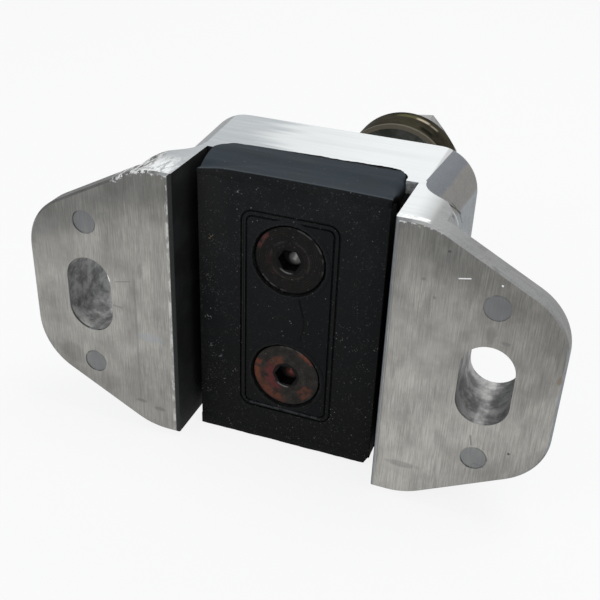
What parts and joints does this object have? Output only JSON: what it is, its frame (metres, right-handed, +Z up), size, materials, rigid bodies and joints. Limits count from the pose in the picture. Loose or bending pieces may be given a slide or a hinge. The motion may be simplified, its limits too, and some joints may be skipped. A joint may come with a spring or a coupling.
{
  "type": "engine mount",
  "caption": "Engine mount: cast aluminium channel housing with two slotted ears, bonded rubber block, screwed front plate and a rear stud with cup washer and nut",
  "frame": {"origin": "centre of the pair of slots, on the mounting plane of the two ears", "axes": "X across the ears, Y from the mounting plane towards the stud's end, Z up along the slots, as it stands on its lower machined end"},
  "size_m": [0.1536, 0.159, 0.085],
  "materials": {
    "cast_aluminium": "cast, ends and mounting faces linished",
    "black_rubber": "satin moulded rubber",
    "core_steel": "sawn steel",
    "black_plate": "black coated steel, dusty",
    "dark_screw": "black oxide, worn, a little rust",
    "rusty_screw": "rusted black oxide",
    "stud_steel": "plain steel",
    "olive_zinc": "olive passivated zinc",
    "nut_zinc": "zinc plate"
  },
  "bodies": {
    "root": {"housing": "cast_aluminium", "rubber_block": "black_rubber", "core_block": "core_steel", "front_plate": "black_plate", "screw_upper": "dark_screw", "screw_lower": "rusty_screw", "stud": "stud_steel", "cup_washer": "olive_zinc", "rear_nut": "nut_zinc"}
  },
  "joints": []
}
···
> Task details:
Recopy the whole listing exactly.

> Answer to the task:
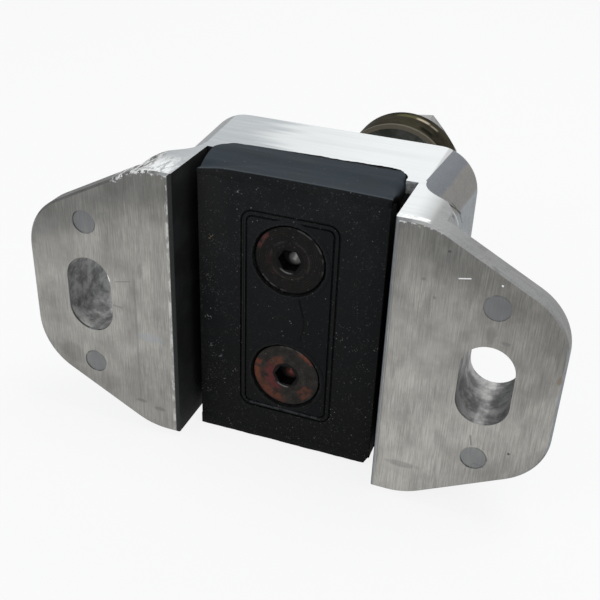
What parts and joints does this object have? Output only JSON: what it is, its frame (metres, right-handed, +Z up), size, materials, rigid bodies and joints. Limits count from the pose in the picture. Loose or bending pieces may be given a slide or a hinge. The motion may be simplified, its limits too, and some joints may be skipped. A joint may come with a spring or a coupling.
{
  "type": "engine mount",
  "caption": "Engine mount: cast aluminium channel housing with two slotted ears, bonded rubber block, screwed front plate and a rear stud with cup washer and nut",
  "frame": {"origin": "centre of the pair of slots, on the mounting plane of the two ears", "axes": "X across the ears, Y from the mounting plane towards the stud's end, Z up along the slots, as it stands on its lower machined end"},
  "size_m": [0.1536, 0.159, 0.085],
  "materials": {
    "cast_aluminium": "cast, ends and mounting faces linished",
    "black_rubber": "satin moulded rubber",
    "core_steel": "sawn steel",
    "black_plate": "black coated steel, dusty",
    "dark_screw": "black oxide, worn, a little rust",
    "rusty_screw": "rusted black oxide",
    "stud_steel": "plain steel",
    "olive_zinc": "olive passivated zinc",
    "nut_zinc": "zinc plate"
  },
  "bodies": {
    "root": {"housing": "cast_aluminium", "rubber_block": "black_rubber", "core_block": "core_steel", "front_plate": "black_plate", "screw_upper": "dark_screw", "screw_lower": "rusty_screw", "stud": "stud_steel", "cup_washer": "olive_zinc", "rear_nut": "nut_zinc"}
  },
  "joints": []
}